If you want to learn something more "physical" about your data, you might consider the following, stage-wise approach.

1: For each of your M features, fit a linear model (i.e. use that one feature to best predict the target). See which of your features gives you the lowest test loss and select this one as your "best" feature.

2: Using the model fit on your best feature (according to stage 1), calculate your training residuals ($\hat{y}_{i}-y_{i}$), and for each of the (M-1) remaining features, fit a linear model to the residuals. Again, select the feature which gives you the best test loss.

3: Continue the process until there is no model you can fit which gives you an increase in test loss (or the increases in test loss become inconsequential).

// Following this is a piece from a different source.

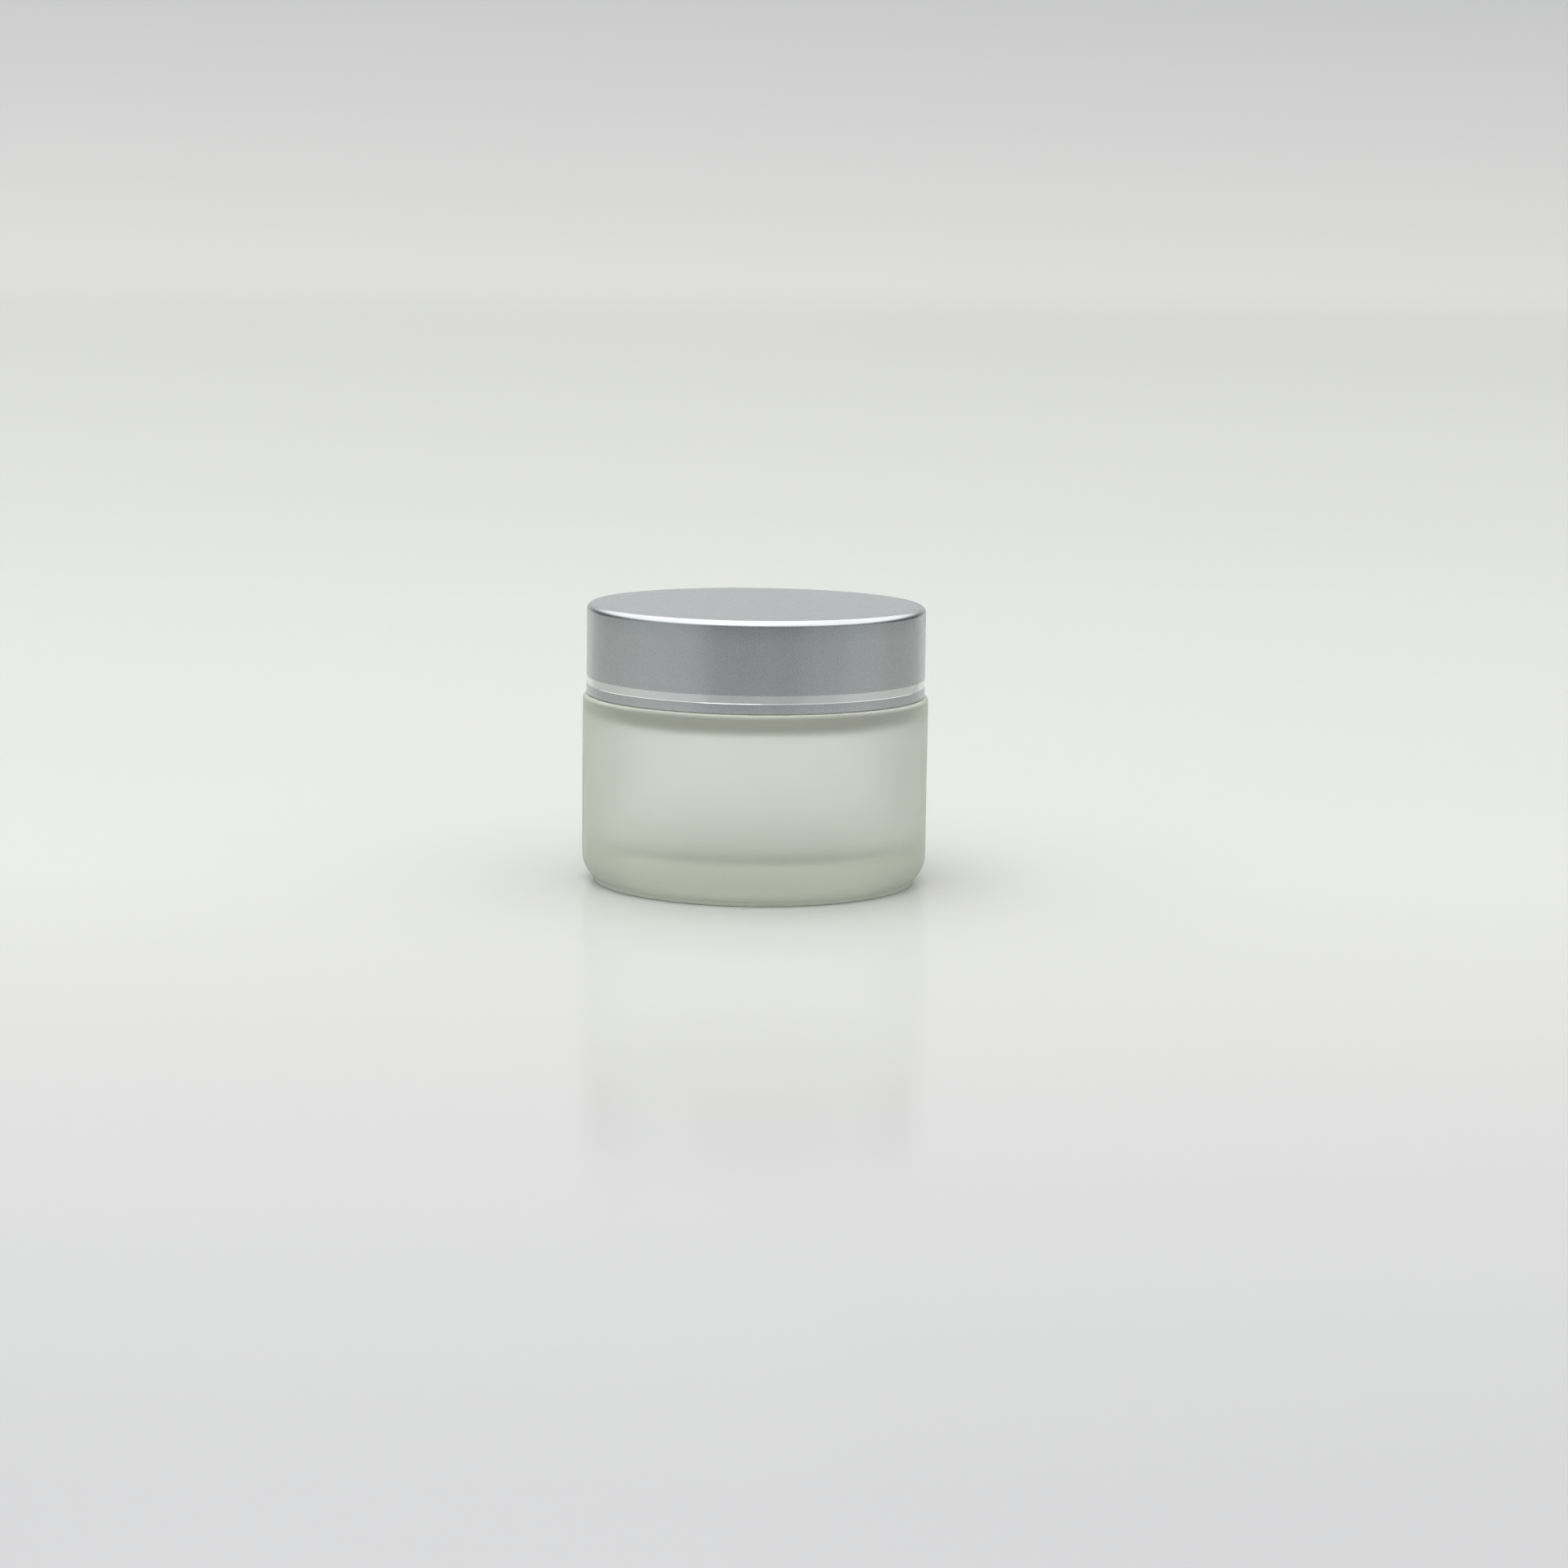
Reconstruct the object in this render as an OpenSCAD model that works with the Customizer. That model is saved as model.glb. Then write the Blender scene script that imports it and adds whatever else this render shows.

This allows you to come up with the following interpretation:

Your most important feature, the feature used in the first model, is easy to interpret, the size and magnitude of the coefficient tell you how it's related to the target variable.

The size and sign of the coefficient related to your second variable tell you how that feature is related to the target, after taking into account the first variable.

At least for the first few features, this is way easier to interpret, and admittedly becomes a bit less tractable when you have a lot of variables.

This procedure will likely also be more robust to over-fitting than an out-of-the-box linear regression. If combatting over-fitting is your only concern however, methods like ridge/lasso regression are considerably less computationally intensive.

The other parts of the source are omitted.